待機的手術で血圧が180/110mmHg以上であれば、手術前に血圧をコントロールすべきである378)。一般的な降圧目標は140/90mmHgである。長期にわたる血圧のコントロールが望ましいが、少なくとも2〜3週間かけて行う。手術に間に合わせるために2〜3日で目標までに降圧させた場合には、術中の血圧変動が大きくなりやすい。やむをえない場合は、心選択性の高いβ1遮断薬を中心に降圧を図る。β遮断薬を長期服用していた者では、中断によって術中の頻脈、血圧変動、心筋虚血をきたしやすくなるので、中断は避けるべきである。
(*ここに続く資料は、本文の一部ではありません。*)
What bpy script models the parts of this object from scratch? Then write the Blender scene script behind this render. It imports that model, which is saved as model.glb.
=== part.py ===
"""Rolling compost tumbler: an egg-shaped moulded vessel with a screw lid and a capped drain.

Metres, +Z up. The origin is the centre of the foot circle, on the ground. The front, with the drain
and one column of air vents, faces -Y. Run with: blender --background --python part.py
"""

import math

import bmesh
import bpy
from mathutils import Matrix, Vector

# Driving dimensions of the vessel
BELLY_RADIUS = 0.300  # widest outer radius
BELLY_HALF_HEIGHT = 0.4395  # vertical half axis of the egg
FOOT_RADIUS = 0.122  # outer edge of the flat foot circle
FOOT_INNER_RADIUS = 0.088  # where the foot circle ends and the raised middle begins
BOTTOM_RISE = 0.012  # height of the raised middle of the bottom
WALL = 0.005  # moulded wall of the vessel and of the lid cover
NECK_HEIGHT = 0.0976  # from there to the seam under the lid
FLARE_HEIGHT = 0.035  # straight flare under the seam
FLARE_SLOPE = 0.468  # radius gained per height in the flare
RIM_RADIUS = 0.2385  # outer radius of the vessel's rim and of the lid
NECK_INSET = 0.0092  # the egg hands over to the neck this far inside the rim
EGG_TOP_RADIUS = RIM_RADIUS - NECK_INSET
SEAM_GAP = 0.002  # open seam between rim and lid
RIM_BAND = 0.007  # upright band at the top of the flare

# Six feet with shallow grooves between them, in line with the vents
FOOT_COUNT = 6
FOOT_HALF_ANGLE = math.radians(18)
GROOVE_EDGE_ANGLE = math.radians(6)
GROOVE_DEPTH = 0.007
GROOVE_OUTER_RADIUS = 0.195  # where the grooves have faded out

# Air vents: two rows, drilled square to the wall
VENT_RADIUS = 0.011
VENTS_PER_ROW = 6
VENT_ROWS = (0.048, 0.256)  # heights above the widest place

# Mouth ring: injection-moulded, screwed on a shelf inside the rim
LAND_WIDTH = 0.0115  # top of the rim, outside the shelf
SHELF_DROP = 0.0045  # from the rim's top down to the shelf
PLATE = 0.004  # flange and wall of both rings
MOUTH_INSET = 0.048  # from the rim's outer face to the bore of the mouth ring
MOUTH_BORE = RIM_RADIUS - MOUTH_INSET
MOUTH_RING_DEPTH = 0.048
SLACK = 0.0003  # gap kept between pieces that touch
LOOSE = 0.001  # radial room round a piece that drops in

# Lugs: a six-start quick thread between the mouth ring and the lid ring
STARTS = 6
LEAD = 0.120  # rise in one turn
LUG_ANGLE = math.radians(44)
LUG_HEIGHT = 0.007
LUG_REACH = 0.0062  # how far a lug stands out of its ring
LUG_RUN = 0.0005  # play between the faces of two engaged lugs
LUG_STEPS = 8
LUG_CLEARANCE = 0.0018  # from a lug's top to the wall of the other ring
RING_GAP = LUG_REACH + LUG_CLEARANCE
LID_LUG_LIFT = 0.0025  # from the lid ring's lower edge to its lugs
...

β遮断薬の継続は、中断症候群を回避する目的だけではなく、周術期のストレス、交感神経活動亢進状態に対して防御的に働き、虚血性心合併症の危険性を減らす。虚血性心疾患患者でβ遮断薬を使用していない場合は、新たに開始した方がよい。術中は必要に応じてプロプラノロールを経静脈的に用いる。降圧薬は手術当日まで服用させるのが原則である。利尿薬については、術後の脱水、低カリウム(K)血症の可能性を認識し、対処できれば中止する必要はない。術前に血清Kが4.0mEq/L未満では補正が必要である。緊急手術および術中の血圧上昇に対しては、経静脈的に、Ca拮抗薬(ニカルジピン、ジルチアゼム)、ニトロプルシド、ニトログリセリンなどの持続注入によって降圧とその維持を図る。
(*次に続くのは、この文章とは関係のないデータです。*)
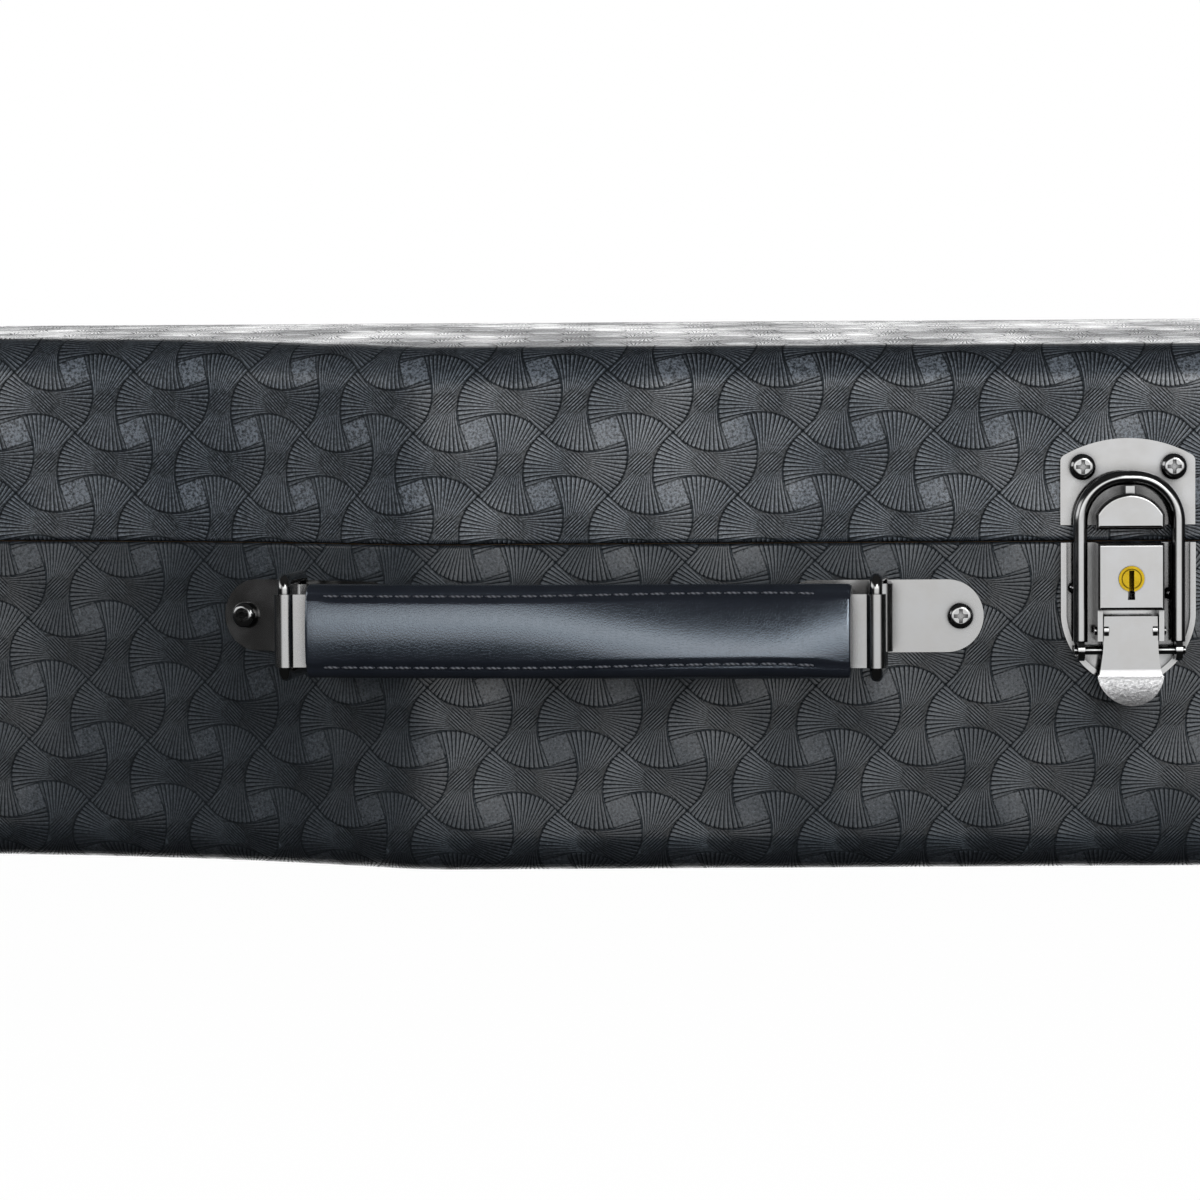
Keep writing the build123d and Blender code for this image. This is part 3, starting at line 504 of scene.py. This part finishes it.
def wrapCover(name, upward, finish, body, *replaced):
    # a cover with an open mouth at the parting line: sides, a rounded edge and the closing face
    p = casePlan
    side = backHalf()
    across, edge = cover["across"], p["edgeRadius"]
    up = 1 if upward else -1
    ring = [(x, -y, nx, -ny) for x, y, nx, ny in side]
    last = side[-1]
    ring += [(last[0], -last[1] + 2 * last[1] * i / across, 1.0, 0.0) for i in range(1, across)]
    ring += list(reversed(side))
    first = side[0]
    ring += [(first[0], first[1] - 2 * first[1] * i / across, -1.0, 0.0) for i in range(1, across)]
    count = len(ring)
    along = [0.0]
    for i in range(1, count):
        along.append(along[-1] + math.dist(ring[i][:2], ring[i - 1][:2]))
    # the wrap starts where the straight handle side does, so that it reads as x there
    zero = min(range(len(side)), key=lambda i: abs(ring[i][0] - p["bendX"]))
    shift = ring[zero][0] - along[zero]
    # each level has an inset and a height, or no height but a stage: 0 to 1 up the side, then 1 plus
    # the angle round the edge
    mouth = p["parting"] + up * p["partingGap"]
    levels = [(cover["lipIn"], mouth, None), (cover["lipTurn"], mouth, None),
              (0.0, mouth + up * cover["lipRise"], None)]
    for i in range(cover["sideSteps"] + 1):
        levels.append((0.0, None, i / cover["sideSteps"]))
    for i in range(1, cover["edgeSteps"] + 1):
        a = math.pi / 2 * i / cover["edgeSteps"]
        levels.append((edge * (1 - math.cos(a)), None, 1 + a))
    points, uvs, faces = [], [], []
    for inset, z, stage in levels:
        for i, (x, y, nx, ny) in enumerate(ring):
            px, py = x - nx * inset, y - ny * inset
            low = mouth + up * cover["sideStart"]
            start = archZ(y) - edge - cover["lidEase"] if upward else edge
            top = archZ(py) if upward else 0.0
            if stage is None:
                pz = wrapV = z
            elif stage <= 1:
                pz = wrapV = low + (start - low) * stage
            else:
                a = stage - 1
                pz = start + (top - start) * math.sin(a)
                wrapV = start + up * edge * a
            points.append((px, py, pz))
            uvs.append((along[i] + shift, wrapV))
    for k in range(len(levels) - 1):
        for i in range(count):
            j = (i + 1) % count
            a, b = k * count + i, k * count + j
            c, d = b + count, a + count
            faces.append((a, b, c, d) if upward else (d, c, b, a))
    # closing face: rows from the handle side to the back, each as long as the case is wide there
    base = (len(levels) - 1) * count
    n = len(side)
    sideTop = (archZ(p["halfWidth"]) - edge if upward else edge) + up * edge * math.pi / 2
    rows = []
    for i in range(n):
        front, back = base + i, base + n + across - 1 + (n - 1 - i)
        if i == n - 1:
            row = [base + n - 1 + j for j in range(across + 1)]
        elif i == 0:
            row = [base + (count - j) % count for j in range(across + 1)]
        else:
            x, y0 = points[front][0], points[front][1]
            row = [front]
            for j in range(1, across):
                y = y0 + (points[back][1] - y0) * j / across
                points.append((x, y, archZ(y) if upward else 0.0))
                uvs.append((x, sideTop + (y + p["halfWidth"] - edge) * up))
                row.append(len(points) - 1)
            row.append(back)
        rows.append(row)
    for i in range(n - 1):
        for j in range(across):
            a, b, c, d = rows[i][j], rows[i + 1][j], rows[i + 1][j + 1], rows[i][j + 1]
            face = tuple(dict.fromkeys((a, b, c, d)))
            if len(face) > 2:
                faces.append(face if upward else tuple(reversed(face)))
    piece = addMesh(name, points, faces, finish, uvs)
    # the seam of the ring is at the head end, where the wrap starts and ends
    layer = piece.data.uv_layers["wrap"]
    total = along[-1] + math.dist(ring[-1][:2], ring[0][:2])
    for face in piece.data.polygons:
        us = [layer.data[i].uv[0] for i in face.loop_indices]
        if max(us) - min(us) > total / 2:
            for i in face.loop_indices:
                if layer.data[i].uv[0] < 0:
                    layer.data[i].uv[0] += total
    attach(piece, body)
    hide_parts(*replaced)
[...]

術後数時間から数日間は、循環動態が不安定であり、できるだけ早く降圧療法を再開し、経口投与(胃管も含む)ができない場合は、経静脈的に行う。呼吸管理と適切な輸液による体液量管理により、循環動態の安定化を図る。周術期の血圧上昇の因子として、術前の不安、術後の疼痛、興奮、高二酸化炭素血症や循環血液量の過剰などがあり、原因に対する対処が第一である。ニフェジピンカプセルの内容物の投与は降圧の程度、速度を調節できず、行ってはならない。
褐色細胞腫が否定できない症例は、手術を延期して検索を進める。診断が確定すれば、目的の手術の前に腫瘍の摘出術を行う。腎血管性高血圧、原発性アルドステロン症、クッシング症候群などは、術前に血圧が軽症高血圧域までにコントロールされていれば、全身麻酔に問題は少ない。しかし、待機的手術であれば、治癒可能な二次性高血圧の治療を先に行うべきである。動脈硬化性腎血管性高血圧の患者では、脳虚血、心筋虚血や腎機能障害などの危険性があり、これらの可能性の評価と対策が重要になる。
歯科治療中に脳卒中などの心血管病の発症があることより、歯科治療前のみならず治療中にも、高血圧患者では血圧がコントロールされている必要がある379)。降圧薬を服用している患者では、歯科治療当日も服用を忘れないように指導する。歯科治療中の血圧上昇は、疼痛や不安を伴う歯科手技の際に大きいことが報告されている379,380)。一方、エピネフリンを含む局所麻酔薬により血圧は上昇するが、その程度はわずかであることより、疼痛が予想される治療の際には、必要な歯科麻酔はむしろ確実に行うことが望ましい379,380)。強い不安を訴える患者には精神安定薬の処方も考慮する。